Frankly, professional wrestling was treated like a joke. I get that this is a comedy movie but that doesn’t mean that you don’t do your research and try to give the audience something more authentic. Look at Slap Shot, a movie about hockey that is, at times, batshit crazy. Yet, it respects the sport and it doesn’t insult the fans of it by being written by someone just writing about what they think hockey is about, as opposed to someone who actually knew because she spent a season traveling with her brother’s team, an experience that led to her writing the Slap Shot script.

I don’t know how the wrestlers in this weren’t furious and insulted. I don’t know how they didn’t have meltdowns on the set about how stupid and inaccurate the script was in regards to something that was their beloved profession. Granted, I’m sure they were held hostage by their contracts and had more mouths to feed other than their own but the actual wrestlers had to see the writing on the wall with this shit show.

Now all that being said, I can’t hate on David Arquette or Scott Caan for being in this. They both really tried to make the best out of it and Arquette is a lifelong wrestling fan that probably signed on to this with some enthusiasm.
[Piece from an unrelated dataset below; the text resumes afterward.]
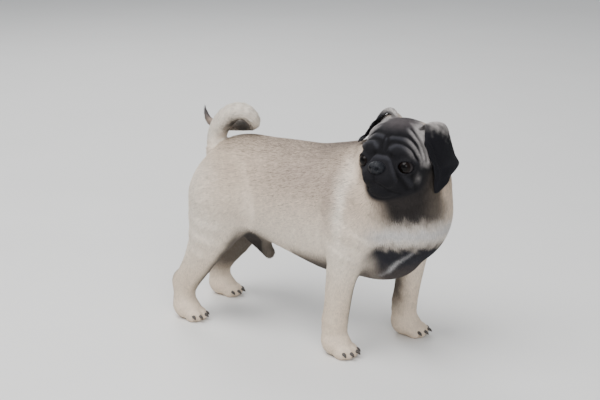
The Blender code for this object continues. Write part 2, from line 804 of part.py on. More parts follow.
def limb_joints(side, kind):
    """The middle line and the radii of the space that a leg fills."""
    if kind == "fore":
        x = FORE_X[side]
        joints = [
            point(0.110, 0.062, 0.176),
            point(elbow_x(side), 0.062, ELBOW),
            point(x + 0.006, 0.064, 0.060),
            point(x + 0.010, 0.064, -0.010),
        ]
        return joints, (0.034, 0.036, 0.040, 0.044)
    x = HIND_X[side]
    joints = [
        point(-0.104, 0.062, 0.170),
        point(-0.110, 0.062, 0.122),
        point(x + 0.007, 0.062, 0.050),
        point(x + 0.010, 0.062, -0.010),
    ]
    return joints, (0.044, 0.044, 0.044, 0.048)


def limb_region(name, side, kind):
    """The space that a leg fills, with a rounded top inside the shoulder or the hip."""
    joints, radii = limb_joints(side, kind)
    x = joints[-1][0]

    def field(p):
        return chain(mirrored(p, side), joints, radii, 0.02)

    sign = 1 if side == "left" else -1
    y_range = sorted((0.002 * sign, 0.125 * sign))
    region = net(name, field, (x - 0.07, y_range[0], -0.06), (x + 0.11, y_range[1], 0.24), 0.007)
    return thin_out(region, 500)


def cut_head(body):
    """The head from the fine net, and the body below it."""
    head = net("head", body_field, HEAD_AT - HEAD_BOX, HEAD_AT + HEAD_BOX, HEAD_CELL)
    thin_out(head, HEAD_TRIANGLES)
    above = half_space("above_neck", HEAD_CUT_AT, HEAD_CUT_FACING, push=GAP / 2)
    boolean(head, above, "INTERSECT")
    below = half_space("below_head", HEAD_CUT_AT, [-c for c in HEAD_CUT_FACING], push=GAP / 2)
    boolean(body, below, "INTERSECT")
    remove(above, below)
    keep_largest(head)
    for side in ("left", "right"):
        socket = sphere("socket", eye_place(side), EYE_RADIUS + GAP, *EYE_GRID)
        boolean(head, socket, "DIFFERENCE")
        remove(socket)
    return keep_largest(head)


def cut_neck(torso):
    space = half_space("neck_space", NECK_CUT_AT, NECK_CUT_FACING, push=GAP / 2)
    over = box("over_breast", (0.0, -0.2, BREAST_CUT_HEIGHT), (0.4, 0.2, 0.5))
    boolean(space, over, "INTERSECT")
    neck = copy_of(torso, "neck")
    boolean(neck, space, "INTERSECT")
    wider = grown_block(space, GAP)
    boolean(torso, wider, "DIFFERENCE")
    remove(space, over, wider)
    return keep_largest(neck)


def grown_block(obj, by):
    """A copy of a convex flat-sided block with each side moved out."""
    twin = copy_of(obj, obj.name + "_grown")
    shell = bmesh.new()
    shell.from_mesh(twin.data)
    bmesh.ops.dissolve_limit(shell, angle_limit=0.01, verts=shell.verts[:], edges=shell.edges[:])
    for vert in shell.verts:
        normals = [f.normal.copy() for f in vert.link_faces]
        rows = np.array([tuple(n) for n in normals])
        move = np.linalg.lstsq(rows, np.full(len(rows), by), rcond=None)[0]
        vert.co += Vector(move)
    shell.to_mesh(twin.data)
    shell.free()
    return twin


def cut_leg(torso, side, kind):
    region = limb_region("region", side, kind)
    leg = copy_of(torso, f"{kind}_leg_{side}")
    boolean(leg, region, "INTERSECT")
    wider = grown(region, GAP)
    boolean(torso, wider, "DIFFERENCE")
    remove(region, wider)
    return keep_largest(leg)


def eye_place(side):
    return out_of_head(mirrored(EYE_AT, side))


def rooted(obj, base):
    """A thin part with what would lie inside base, and a gap round it, cut away."""
    wider = grown(base, GAP)
    boolean(obj, wider, "DIFFERENCE")
    remove(wider)
    return keep_largest(obj)


def make_parts():
    """Every named part, built in place with the soles at Z = 0."""
    torso = net("torso", body_field, BODY_LOW, BODY_HIGH, BODY_CELL)
    thin_out(torso, BODY_TRIANGLES)
    floor = box("floor_cut", (-0.5, -0.5, -0.1), (0.5, 0.5, 0.0))
    boolean(torso, floor, "DIFFERENCE")
    remove(floor)
    head = cut_head(torso)
    neck = cut_neck(torso)
    legs = {(kind, side): cut_leg(torso, side, kind) for kind in ("fore", "hind") for side in SIDES}
    keep_largest(torso)

    tail = rooted(face_out(tube("tail", TAIL_JOINTS, 26, 11)), torso)
    ears = [rooted(rooted(ear(side), head), neck) for side in SIDES]
    eyes = [sphere(f"eye_{side}", eye_place(side), EYE_RADIUS, *EYE_GRID) for side in SIDES]
    tip = out_of_head(NOSE_AT)
    nose = net("nose", nose_field, tip - NOSE_BOX, tip + NOSE_BOX, NOSE_CELL)
    nose = rooted(thin_out(nose, NOSE_TRIANGLES), head)
    claws = []
    for (kind, side), leg in legs.items():
        foot, toe_out, size = fore_foot(side), FORE_TOE_OUT, 1.0
        if kind == "hind":
            foot, toe_out, size = hind_foot(side), HIND_TOE_OUT, HIND_PAW_SIZE
        for number, degrees in enumerate(TOE_ANGLES, 1):
            nail = claw(f"claw_{kind}_{side}_{number}", side, foot, toe_out, size, degrees)
            claws.append((rooted(nail, leg), leg))
    return torso, neck, head, legs, tail, ears, eyes, nose, claws


# Colours, and each part's place.

COLOURS = {
    "coat_fawn": ((0.55, 0.46, 0.37), 0.85),
    "coat_mask": ((0.060, 0.052, 0.052), 0.80),
    "coat_ear": ((0.020, 0.019, 0.024), 0.75),
    "eye": ((0.020, 0.010, 0.006), 0.08),
    "nose": ((0.012, 0.012, 0.014), 0.40),
    "claw": ((0.030, 0.026, 0.024), 0.45),
}


def material(name):
    colour, roughness = COLOURS[name]
    made = bpy.data.materials.get(name) or bpy.data.materials.new(name)
    made.use_nodes = True
    shader = made.node_tree.nodes["Principled BSDF"]
    shader.inputs["Base Color"].default_value = (*colour, 1.0)
    shader.inputs["Roughness"].default_value = roughness
    shader.inputs["Metallic"].default_value = 0.0
    made.diffuse_color = (*colour, 1.0)
    return made


def origin_of(obj):
    """Where an object's origin is. No part is turned, so its parents' places add up."""
    return obj.location + origin_of(obj.parent) if obj.parent else obj.location.copy()


def place(obj, at, colour, parent=None):
    """Gives a part its own origin at a point, its colour and its parent."""
    at = Vector(at)
    obj.data.transform(Matrix.Translation(-at))
    obj.data.shade_smooth()
    obj.data.set_sharp_from_angle(angle=math.radians(35))
    obj.data.materials.clear()
    obj.data.materials.append(material(colour))
    obj.location = at - Vector(ORIGIN)
    if parent:
        obj.location -= origin_of(parent)
        obj.parent = parent


def start_clean():
    for obj in list(bpy.data.objects):
        bpy.data.objects.remove(obj)


def main():
    start_clean()
    torso, neck, head, legs, tail, ears, eyes, nose, claws = make_parts()
    place(torso, (0, 0, (BACK + BRISKET) / 2), "coat_fawn")
    place(neck, NECK_CUT_AT, "coat_fawn", torso)
    place(head, HEAD_AT, "coat_mask", neck)
    place(tail, TAIL_JOINTS[0][:3], "coat_fawn", torso)
    for (kind, side), leg in legs.items():
        joints, _ = limb_joints(side, kind)
        place(leg, mirrored(joints[0], side), "coat_fawn", torso)
    for side, part in zip(SIDES, ears):
        root = point(*EAR_ROWS[side][0][:3]) * MM
        place(part, out_of_head(mirrored(root, side)), "coat_ear", head)
    for side, part in zip(SIDES, eyes):
        place(part, eye_place(side), "eye", head)
    place(nose, out_of_head(NOSE_AT), "nose", head)
    for part, leg in claws:
        corners = np.array([v.co for v in part.data.vertices])
        place(part, corners.mean(axis=0), "claw", leg)


if __name__ == "__main__":
    main()
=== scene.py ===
"""The look of a young fawn pug that stands square and turns its head back over its right shoulder.

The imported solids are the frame. One skin over the whole body is worked out here from the same sizes
and the same fields as the solids, a little inside them, and short tufts of fur cover it. The eyes,
the nose and the claws are pieces of their own. Lengths are in metres, or in mm on the head.
"""

import math

import bmesh
import bpy
import numpy as np
from bpy.props import (
    FloatProperty,
    FloatVectorProperty,
    IntProperty,
    PointerProperty,
)
from mathutils import Matrix, Vector


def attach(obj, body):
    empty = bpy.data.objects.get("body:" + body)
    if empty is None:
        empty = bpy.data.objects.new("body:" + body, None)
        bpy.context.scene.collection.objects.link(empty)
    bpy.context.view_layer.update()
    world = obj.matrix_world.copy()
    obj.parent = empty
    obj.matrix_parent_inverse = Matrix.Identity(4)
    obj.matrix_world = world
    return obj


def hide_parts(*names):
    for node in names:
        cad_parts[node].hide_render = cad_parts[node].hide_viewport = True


bl_info = {
    "name": "Pug",
    "version": (1, 0, 0),
    "blender": (4, 5, 0),
    "location": "3D View > Sidebar > Pug",
    "description": "Builds the skin, fur, eyes, nose and claws of a standing pug over its solids",
    "category": "Add Mesh",
}

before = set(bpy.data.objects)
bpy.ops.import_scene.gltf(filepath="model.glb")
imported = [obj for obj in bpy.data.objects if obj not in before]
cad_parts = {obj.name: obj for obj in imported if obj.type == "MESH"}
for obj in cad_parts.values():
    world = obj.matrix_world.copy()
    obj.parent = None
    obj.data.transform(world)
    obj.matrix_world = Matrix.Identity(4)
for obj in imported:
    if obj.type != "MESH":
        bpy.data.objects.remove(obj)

MM = 0.001
SIDES = ("right", "left")

# Moves the middle of the standing dog's box to the origin.
ORIGIN = np.array([0.0099, -0.0022, 0.0])

# Height of the back over the soles, which the body's other sizes go with.
BACK = 0.252
BRISKET = 0.088
ELBOW = 0.142
HOCK = 0.052
CHEST_FRONT = 0.198
RUMP_BACK = -0.148
CHEST_HALF = 0.058
FORE_X = {"right": 0.080, "left": 0.119}
HIND_X = {"right": -0.157, "left": -0.173}
FOOT_Y = 0.054

# The head's own axes: +X to the nose, +Y to the dog's left, +Z to the crown.
HEAD_AT = np.array([0.1523, -0.0239, 0.2536])
HEAD_TURN = -92.0
HEAD_NOD = -4.0
EYE_AT = np.array([31.0, 26.5, 0.0]) * MM
EYE_RADIUS = 9.6 * MM
EYE_YAW = 24.0
EYE_OPENING = np.array([8.4, 6.7]) * MM
LID_THICKNESS = 1.9 * MM
NOSE_AT = np.array([53.0, 0.0, -2.5]) * MM

# Paws. Their round soles reach below the floor, which cuts them flat.
TOE_ANGLES = (-27.0, -9.5, 9.5, 27.0)
FORE_TOE_OUT = 8.0
HIND_TOE_OUT = 6.0
HIND_PAW_SIZE = 0.94
# A toe turns out by this share of the angle of its place on the paw.
TOE_TURN = 0.6
SOLE_SINK = 1.5 * MM

BODY_LOW = np.array([-0.200, -0.110, -0.004])
BODY_HIGH = np.array([0.225, 0.090, 0.320])
HEAD_BOX = np.array([0.080, 0.080, 0.080])

# A field that is worked out only near its part is this far off elsewhere.
FAR = 0.2
NECK_FILLET = 0.036

# How far the skin lies inside the solids.
COAT_DEPTH = 1.3 * MM
SHORT_COAT_DEPTH = 0.5 * MM


def point(x, y, z):
    return np.array([x, y, z])


def mirrored(p, side):
    """Points as the left side sees them, so one description serves both sides."""
    flip = np.array([1.0, 1.0 if side == "left" else -1.0, 1.0])
    return p * flip


def head_axes():
    turn = Matrix.Rotation(math.radians(HEAD_TURN), 3, "Z")
    nod = Matrix.Rotation(math.radians(HEAD_NOD), 3, "Y")
    return np.array(turn @ nod)


HEAD_AXES = head_axes()


def unit(v):
    """Vectors scaled to length 1."""
    return v / np.maximum(np.linalg.norm(v, axis=-1, keepdims=True), 1e-9)


def into_head(p):
    return (p - HEAD_AT) @ HEAD_AXES


def out_of_head(q):
    return q @ HEAD_AXES.T + HEAD_AT


def folded(q):
    """Head points with the right side laid over the left, as both are alike."""
    s = np.array(q)
    s[..., 1] = np.abs(s[..., 1])
    return s


# Fields. Each is the distance to a shape's surface, negative inside it.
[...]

I hope he didn’t see how bad the script was until after he signed the dotted line though because I’d rather hope that he just got hoodwinked.

But the effects of this movie were so bad that it led to Arquette legitimately becoming the WCW World Heavyweight Champion in real life, something he was apprehensive about and felt disrespected the talent that spent their entire adult lives training for the spot that was handed to him just to help market a shit movie. The tactic massively backfired and the Arquette incident is a major factor in what led to WCW permanently shutting its doors a year later.

As for the movie, it’s terribly unfunny. It also doesn’t make a lot of sense and it makes wrestling look stupid as hell. The whole thing is a caricature of what it’s supposed to represent, written as if it were some asshole’s personal take on something he didn’t even give a shit about in the first place.

I honestly feel bad for the people in this film. And while I like Brian Robbins as a comedic actor, as a director, this is the equivalent of him volunteering to wear a dunce cap made out of excrement.

Rating: 2.75/10
Pairs well with: really, really shitty ’90s and ’00s buddy comedies.